D'abord la " dérégulation " qui va donner au mot de " globalisation " un sens de plus en plus péjoratif ; ensuite, l'explosion de plus en plus
vertigineuse des inégalités ; enfin, l'entreprise systématique pour nier l'existence de la mutation climatique.
L'hypothèse est qu'on ne comprend rien aux positions politiques depuis cinquante ans, si l'on ne donne pas une place centrale à la question du
climat et à sa dénégation.
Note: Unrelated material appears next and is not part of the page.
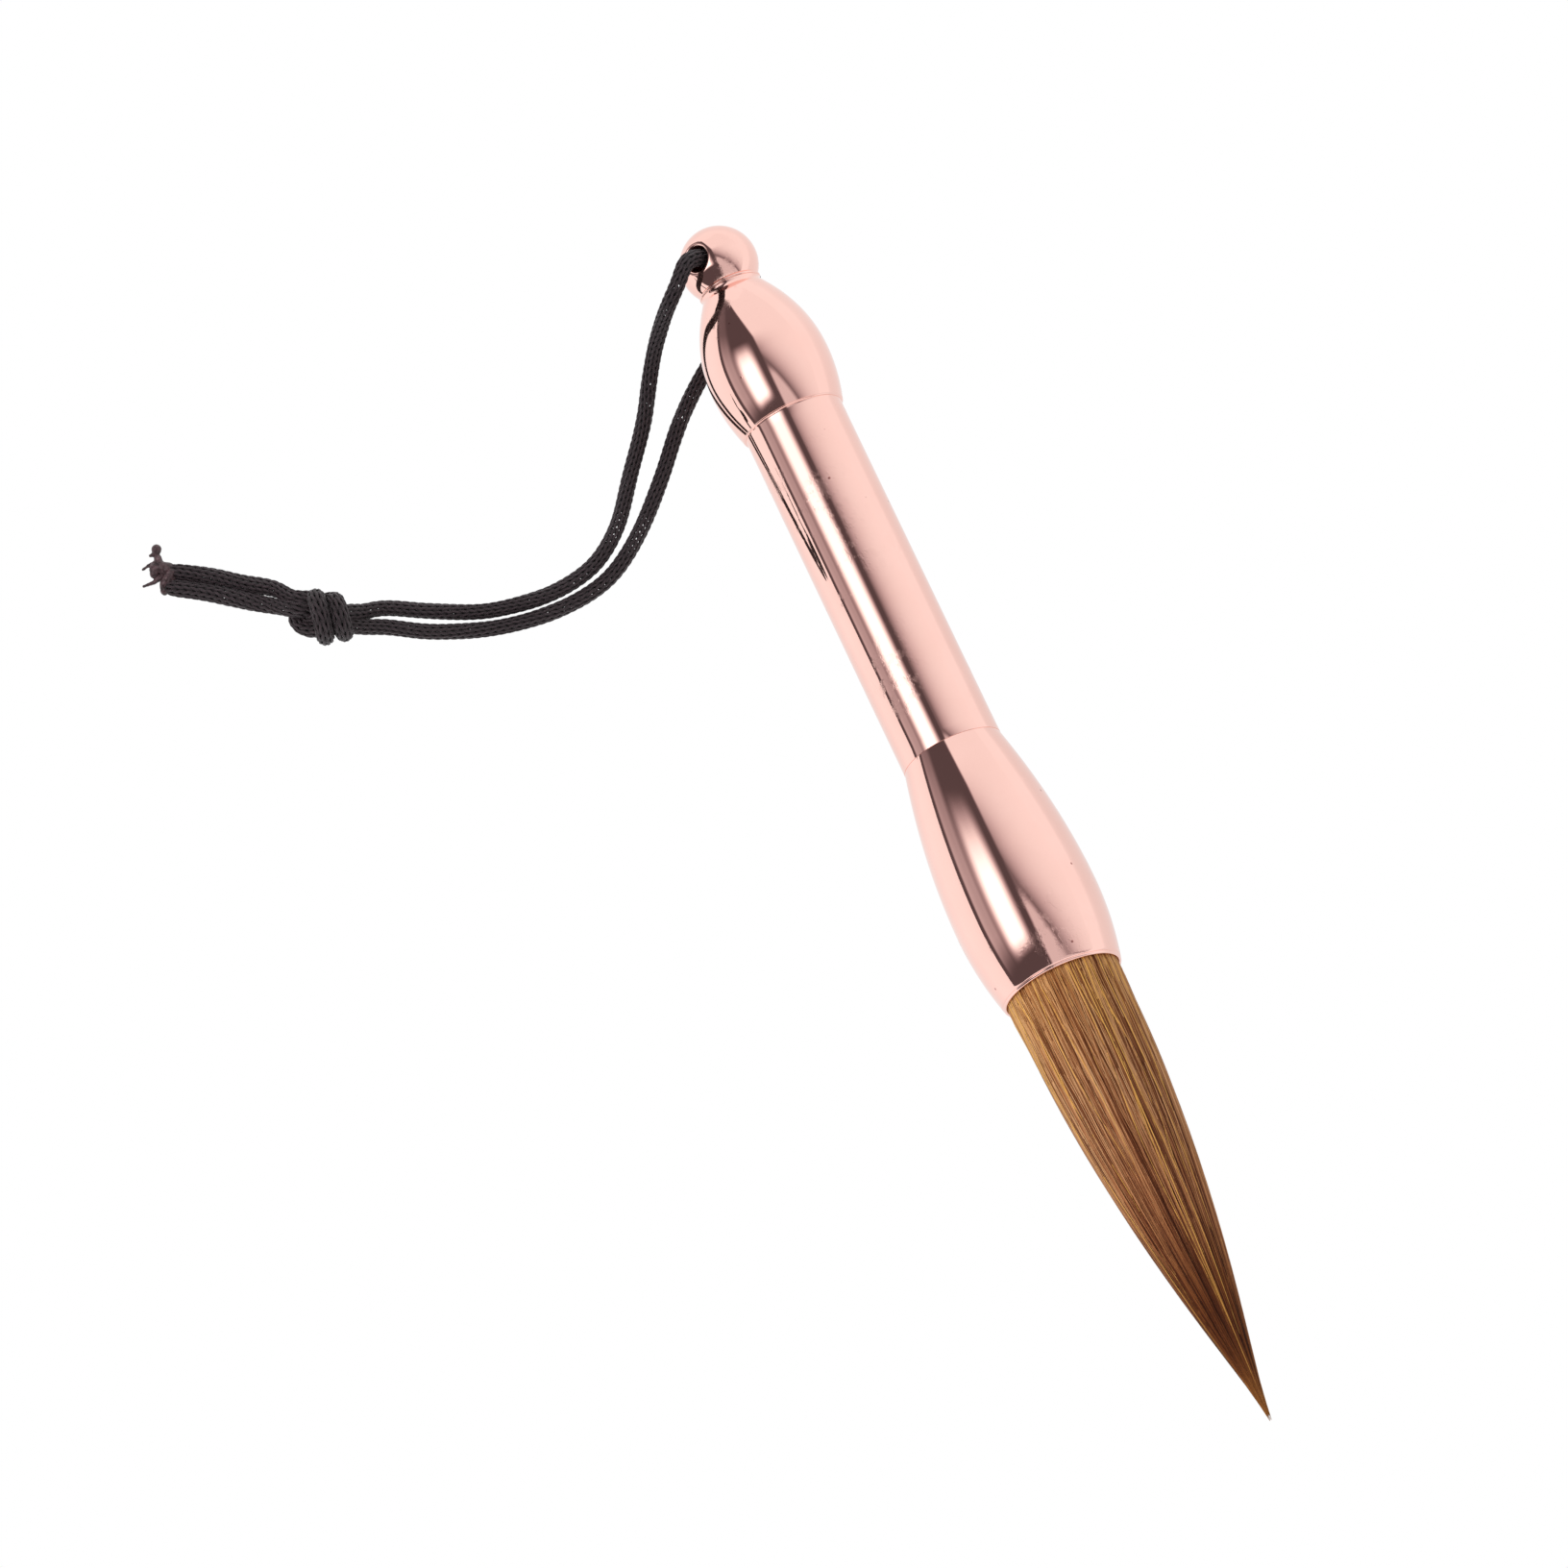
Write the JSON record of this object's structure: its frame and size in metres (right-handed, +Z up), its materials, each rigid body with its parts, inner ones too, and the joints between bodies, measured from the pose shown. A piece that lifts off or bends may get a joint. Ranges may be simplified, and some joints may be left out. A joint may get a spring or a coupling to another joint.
{
  "type": "calligraphy brush",
  "caption": "Calligraphy brush with a polished egg-capped metal handle, a flared grip, a pointed brown hair tuft and a knotted braided hanging cord.",
  "frame": {"origin": "on the surface the brush lies on, below the middle of the brush's length, with the axis level above it", "axes": "Y runs along the brush with the hair's tip towards -Y and the ball towards +Y, Z is up, and the cord lies towards -X"},
  "size_m": [0.0632, 0.12, 0.013],
  "materials": {
    "plated_metal": "polished rose-gold plate",
    "inner_metal": "turned, unplated",
    "resin": "hardened resin",
    "hair": "fine animal hair",
    "hair_root": "glued animal hair",
    "thread": "waxed thread",
    "cord": "braided cord"
  },
  "bodies": {
    "handle": {"finial_ball": "plated_metal", "cap_shell": "plated_metal", "cap_coupling": "inner_metal", "stem_tube": "plated_metal", "grip_coupling": "inner_metal", "grip_shell": "plated_metal", "resin_plug": "resin", "hair_root": "hair_root", "root_binding": "thread"},
    "tuft": {"hair_core": "hair", "hair_mantle": "hair"},
    "cord": {"cord_loop": "cord", "cord_knot": "cord", "cord_tail_a": "cord", "cord_tail_b": "cord", "cord_end_a": "cord", "cord_end_b": "cord"}
  },
  "joints": [
    {"name": "tuft_bend", "type": "hinge", "parent": "handle", "child": "tuft", "pos_m": [0, -0.02, 0.0065], "axis": [0, 0, 1], "range_deg": [-35, 35], "stiffness_Nm_per_rad": 0.02},
    {"name": "cord_swing", "type": "hinge", "parent": "handle", "child": "cord", "pos_m": [0, 0.05656, 0.0065], "axis": [-0.6283, 0.1564, 0.7621], "range_deg": [-150, 0]}
  ]
}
Tout se passe en effet comme si une partie importante des classes dirigeantes était arrivée à la conclusion qu'il n'y
aurait plus assez de place sur terre pour elles et pour le reste de ses habitants. C'est ce qui expliquerait l'explosion des inégalités, l'étendue des
dérégulations, la critique de la mondialisation, et, surtout, le désir panique de revenir aux anciennes protections de l'État national.
Pour contrer une telle politique, il va falloir
atterrir quelque part. D'où l'importance de savoir
comment s'orienter. Et donc dessiner quelque chose comme une
carte des positions imposées par ce nouveau paysage au sein duquel se redéfinissent non seulement les
affects de la vie publique mais aussi ses
enjeux.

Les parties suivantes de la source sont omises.